▶ EXERCISE TASK: Copy verbatim the material from its first line to the line that holds "return across +", including that line.

[3D code data]
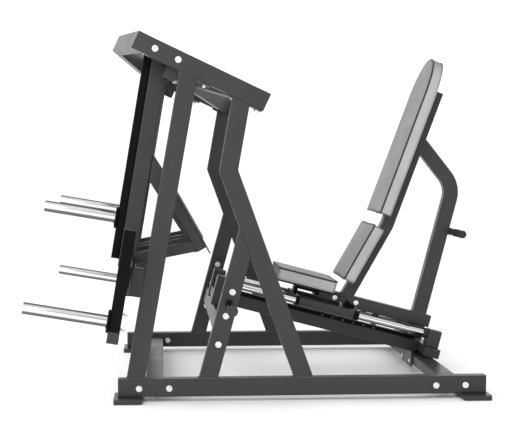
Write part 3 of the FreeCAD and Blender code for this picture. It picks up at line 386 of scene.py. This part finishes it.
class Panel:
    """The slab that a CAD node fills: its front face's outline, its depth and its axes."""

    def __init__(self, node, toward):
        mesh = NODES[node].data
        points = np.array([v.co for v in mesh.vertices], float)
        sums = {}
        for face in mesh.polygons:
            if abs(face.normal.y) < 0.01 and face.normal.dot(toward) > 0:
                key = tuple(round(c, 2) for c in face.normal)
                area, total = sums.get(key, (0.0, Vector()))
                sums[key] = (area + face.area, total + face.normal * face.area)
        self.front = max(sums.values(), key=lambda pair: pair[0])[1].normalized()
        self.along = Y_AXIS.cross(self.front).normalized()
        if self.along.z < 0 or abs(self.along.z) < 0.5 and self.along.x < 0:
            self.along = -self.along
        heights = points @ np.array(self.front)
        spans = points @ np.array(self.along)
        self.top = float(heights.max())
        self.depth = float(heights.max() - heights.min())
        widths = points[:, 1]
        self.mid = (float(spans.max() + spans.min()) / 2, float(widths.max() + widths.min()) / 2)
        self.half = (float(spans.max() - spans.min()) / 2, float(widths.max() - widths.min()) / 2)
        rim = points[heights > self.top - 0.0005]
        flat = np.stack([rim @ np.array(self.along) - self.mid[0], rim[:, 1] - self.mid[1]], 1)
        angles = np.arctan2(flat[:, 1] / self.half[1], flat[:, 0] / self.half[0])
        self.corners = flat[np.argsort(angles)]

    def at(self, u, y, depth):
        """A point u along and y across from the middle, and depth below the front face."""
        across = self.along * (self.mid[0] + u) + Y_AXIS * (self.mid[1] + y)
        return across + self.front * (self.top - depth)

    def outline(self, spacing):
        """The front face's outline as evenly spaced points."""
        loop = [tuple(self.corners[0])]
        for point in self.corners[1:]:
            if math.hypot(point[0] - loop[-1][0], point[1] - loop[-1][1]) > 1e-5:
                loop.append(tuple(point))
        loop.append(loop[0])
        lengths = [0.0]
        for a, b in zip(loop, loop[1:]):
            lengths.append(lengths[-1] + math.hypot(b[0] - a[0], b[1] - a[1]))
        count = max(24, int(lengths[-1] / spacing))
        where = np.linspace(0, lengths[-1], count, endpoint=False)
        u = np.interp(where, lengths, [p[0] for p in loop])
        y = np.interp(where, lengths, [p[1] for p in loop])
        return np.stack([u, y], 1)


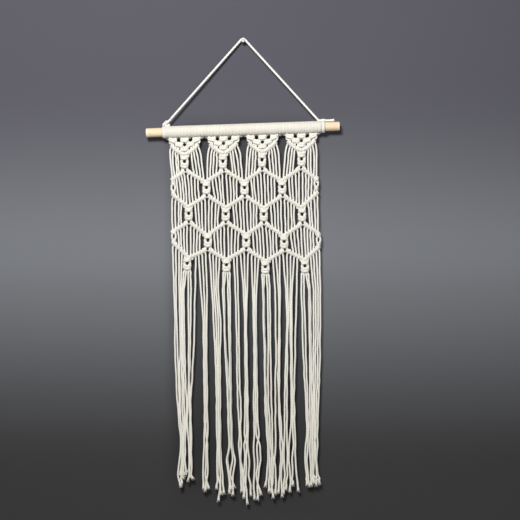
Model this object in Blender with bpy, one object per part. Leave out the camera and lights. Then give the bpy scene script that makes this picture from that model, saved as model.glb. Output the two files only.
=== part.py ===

▶ OUTPUT OF THE TASK:
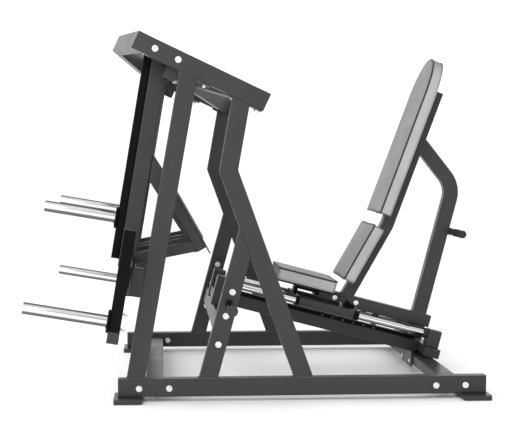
Write part 3 of the FreeCAD and Blender code for this picture. It picks up at line 386 of scene.py. This part finishes it.
class Panel:
    """The slab that a CAD node fills: its front face's outline, its depth and its axes."""

    def __init__(self, node, toward):
        mesh = NODES[node].data
        points = np.array([v.co for v in mesh.vertices], float)
        sums = {}
        for face in mesh.polygons:
            if abs(face.normal.y) < 0.01 and face.normal.dot(toward) > 0:
                key = tuple(round(c, 2) for c in face.normal)
                area, total = sums.get(key, (0.0, Vector()))
                sums[key] = (area + face.area, total + face.normal * face.area)
        self.front = max(sums.values(), key=lambda pair: pair[0])[1].normalized()
        self.along = Y_AXIS.cross(self.front).normalized()
        if self.along.z < 0 or abs(self.along.z) < 0.5 and self.along.x < 0:
            self.along = -self.along
        heights = points @ np.array(self.front)
        spans = points @ np.array(self.along)
        self.top = float(heights.max())
        self.depth = float(heights.max() - heights.min())
        widths = points[:, 1]
        self.mid = (float(spans.max() + spans.min()) / 2, float(widths.max() + widths.min()) / 2)
        self.half = (float(spans.max() - spans.min()) / 2, float(widths.max() - widths.min()) / 2)
        rim = points[heights > self.top - 0.0005]
        flat = np.stack([rim @ np.array(self.along) - self.mid[0], rim[:, 1] - self.mid[1]], 1)
        angles = np.arctan2(flat[:, 1] / self.half[1], flat[:, 0] / self.half[0])
        self.corners = flat[np.argsort(angles)]

    def at(self, u, y, depth):
        """A point u along and y across from the middle, and depth below the front face."""
        across = self.along * (self.mid[0] + u) + Y_AXIS * (self.mid[1] + y)
        return across + self.front * (self.top - depth)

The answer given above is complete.